For an infinitesimal translation we have
$$\hat{T}(\delta a) \psi(t,x)=\psi(t,x-\delta a)=\psi(t,x)-\delta a \partial_x \psi(t,x) + \mathcal{O}(\delta a^2)=:\psi(t,x) -\mathrm{i} \delta a \hat{p} \psi(t,x)+\mathcal{O}(\delta a^2).$$
Now we have by comparison
$$\hat{p}=-\mathrm{i} \partial_x.$$
Now all this is in natural units, where ##\hbar=1##. If you want conventional units you have to introduce the appropriate power of ##\hbar## which by dimensional reasoning leads to
$$\hat{p}=-\mathrm{i} \hbar \partial_x.$$
This establishes why ##\hat{p}## should take the form it does from symmetry principles taken right from the classical theory (in terms of Hamilton mechanics).

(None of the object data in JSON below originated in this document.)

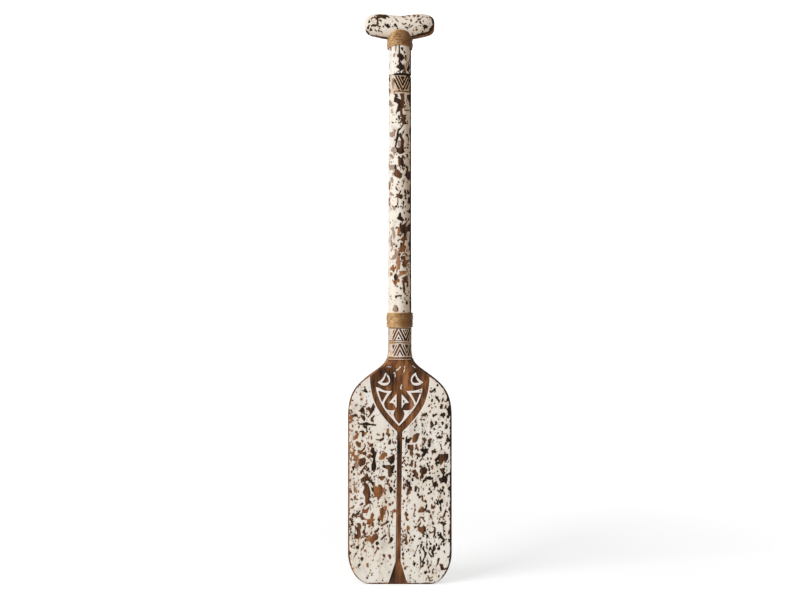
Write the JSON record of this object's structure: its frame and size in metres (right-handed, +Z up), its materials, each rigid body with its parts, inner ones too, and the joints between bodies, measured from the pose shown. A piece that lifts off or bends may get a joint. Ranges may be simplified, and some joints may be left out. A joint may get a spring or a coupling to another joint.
{
  "type": "decorative paddle",
  "caption": "Carved wooden paddle with a flat blade, a round pole and a T grip, pegged and bound with cane at the joints.",
  "frame": {"origin": "middle of the box's underside, at the bottom edge of the blade", "axes": "+Z up the pole to the grip, X across the blade, -Y out of the carved front"},
  "size_m": [0.182, 0.0498, 0.9971],
  "materials": {
    "limewashed_wood": "chalky off-white limewash, chipped through to brown wood",
    "bare_wood": "bare, stained brown",
    "cane": "split cane, golden brown, slightly glossy"
  },
  "bodies": {
    "root": {"blade": "limewashed_wood", "pole": "limewashed_wood", "grip": "limewashed_wood", "neck_peg": "bare_wood", "grip_peg": "bare_wood", "neck_binding": "cane", "neck_lace": "cane", "grip_binding": "cane", "grip_lace": "cane"}
  },
  "joints": []
}
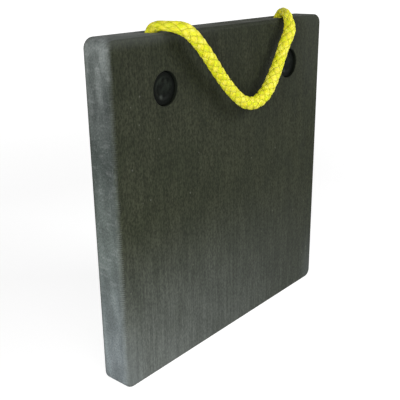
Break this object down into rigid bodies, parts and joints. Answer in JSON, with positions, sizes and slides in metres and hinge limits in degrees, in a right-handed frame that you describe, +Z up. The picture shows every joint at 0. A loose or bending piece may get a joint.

Now we also can state another important piece of mathematics. The whole formalism can be just based on purely algebraic arguments using the symmetries. The infinitesimal translations can be defined by the Lie algebra, i.e., the algebra of linear operators in Hilbert space with the composition as product. For the Lie algebra you only need the commutators, and the only non-trivial commutator of the algebra of a quantized particle along a line is that between position and momentum. Using the above result (again with ##\hbar=1## for convenience) we find
$$\hat{x} \hat{p} \psi(t,x)=x (-\mathrm{i} \partial_x) \psi(t,x)$$
and
$$\hat{p} \hat{x} \psi(t,x)=(-\mathrm{i} \partial x) x \psi(t,x)=x(-\mathrm{i} \partial_x) \psi(t,x)-\mathrm{i} \psi(t,x),$$
which by subtraction from the previous equation leads to
$$(\hat{x} \hat{p}-\hat{p} \hat{x}) \psi(t,x)=[\hat{x},\hat{p}] \psi(t,x)=\mathrm{i} \psi(t,x) \; \Rightarrow \; [\hat{x},\hat{p}] =\mathrm{i} \hat{1}.$$
You can build all the rules concerning operators of a particle moving along a line from this commutation relation!